A conta da aventura será alta para os militares que tudo sabem, tudo podem

A tropa nem sabe o que defende - Foto newyorktimes.com

Os militares pagarão a conta, cedo ou tarde, da adesão ao presidente Jair Bolsonaro, primeiro porque uma coisa é tomar o poder à força contra o comunismo internacional que pretensamente estendia suas garras ao solo pátrio. Não era nada disso, mas não importa, valeu o apelo ideológico e a massa apoiou o golpe militar de 64 com a elite, a igreja católica e demais conservadores.

Agora, como já se escreveu nas redes, os milicos voltam ao poder não como usurpadores, mas sim como convidados, pela porta da frente e com serviçais para pendurar os quepes do cabide do poder. Estão em toda parte, a saída de Nelson Teich na última sexta-feira ensejou o comando do Ministério da saúde por mais um general. O país é um grande quartel onde o capitão enlouquecido manda como Simão Bacamarte ou um napoleão de hospício.

Em 64 havia no Exército nacionalistas, patriotas e até comunistas que defendiam pontos de vista políticos e filosóficos em pé de igualdade com os confrades. Era uma luta desigual, mas leal e sincera. Venceram os reacionários violentos e, como é sabido, contra a força não há argumentos. Venceram e impuseram o modelo neocolonialista, a obediência cega ao “grande irmão do norte”, os Estados Unidos da América.

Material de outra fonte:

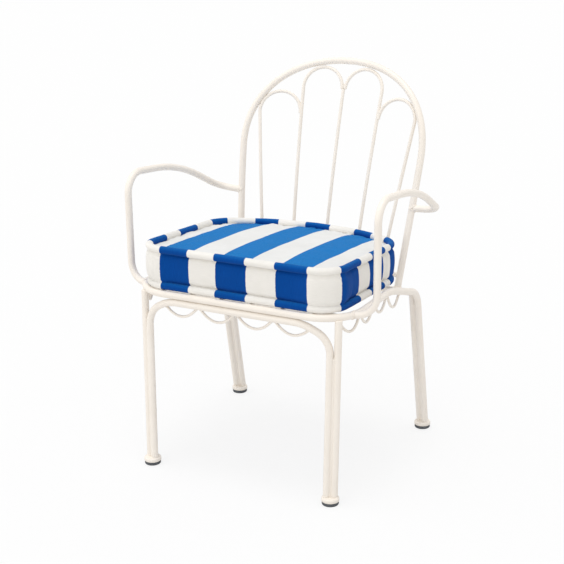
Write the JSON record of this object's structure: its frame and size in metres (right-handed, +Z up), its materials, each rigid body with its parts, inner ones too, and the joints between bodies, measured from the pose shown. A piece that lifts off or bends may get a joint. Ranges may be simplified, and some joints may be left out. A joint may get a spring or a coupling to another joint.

Mas nem mesmo durante o período em que estiveram no poder houve unanimidade e foi assim que Ernesto Geisel não aceitou a imposição norte-americana contra o acordo nuclear entre Brasil e Alemanha e denunciou acordos antigos com os Estados Unidos e ainda expulsou a Chrysler do país, sem maiores explicações. Neste balaio estava também o acordo de cooperação militar dos anos 1950, pelo qual o Brasil comprava a sucata bélica dos EUA pelo preço que eles determinavam.

Foi o último grito nacionalista brasileiro, o chamado canto do cisne, a seguir foi pura entregação, com Figueiredo, Sarney, Collor, Itamar, Fernando Henrique e os governos petistas que se comprouveram à saciedade, à lambança no mel ilusório. Não promoveram nenhuma transformação no país, aumentaram os lucros do capital financeiro, jogaram migalhas pela janela e esperaram em troco reconhecimento e gratidão.

Hoje todos pagamos o altíssimo preço da inércia, da omissão e até da cumplicidade criminosa com o que de pior está na direção desse Titanic chamado Brasil. Sem mais lastro intelectual do que a doutrina norte-americana da Escola das Américas, nossos militares creem de verdade que ser satélite dos Estados Unidos, mais do que destino, é a nossa vocação. Agem imbuídos dos piores sentimentos julgando-se nacionalistas. Por oposição, qualquer pensamento antiamericano ou genuinamente nacionalista é tachado de comunista.

O problema hoje é que não adianta tachar este e aquele de “esquerdopata” ou o antigo e gasto “comunista”. Também os militares estão atônitos com Jair Bolsonaro, a quem carregariam nas costas sem cansaço se não houvesse a pandemia do coronavírus. O presidente que apoiaram e sustentam com galhardia está a comprometer todo o contexto, a saber a credibilidade do país no mercado e na ciranda financeira que a sustenta, a própria essencialidade de exército num país que não faz guerra desde 1865.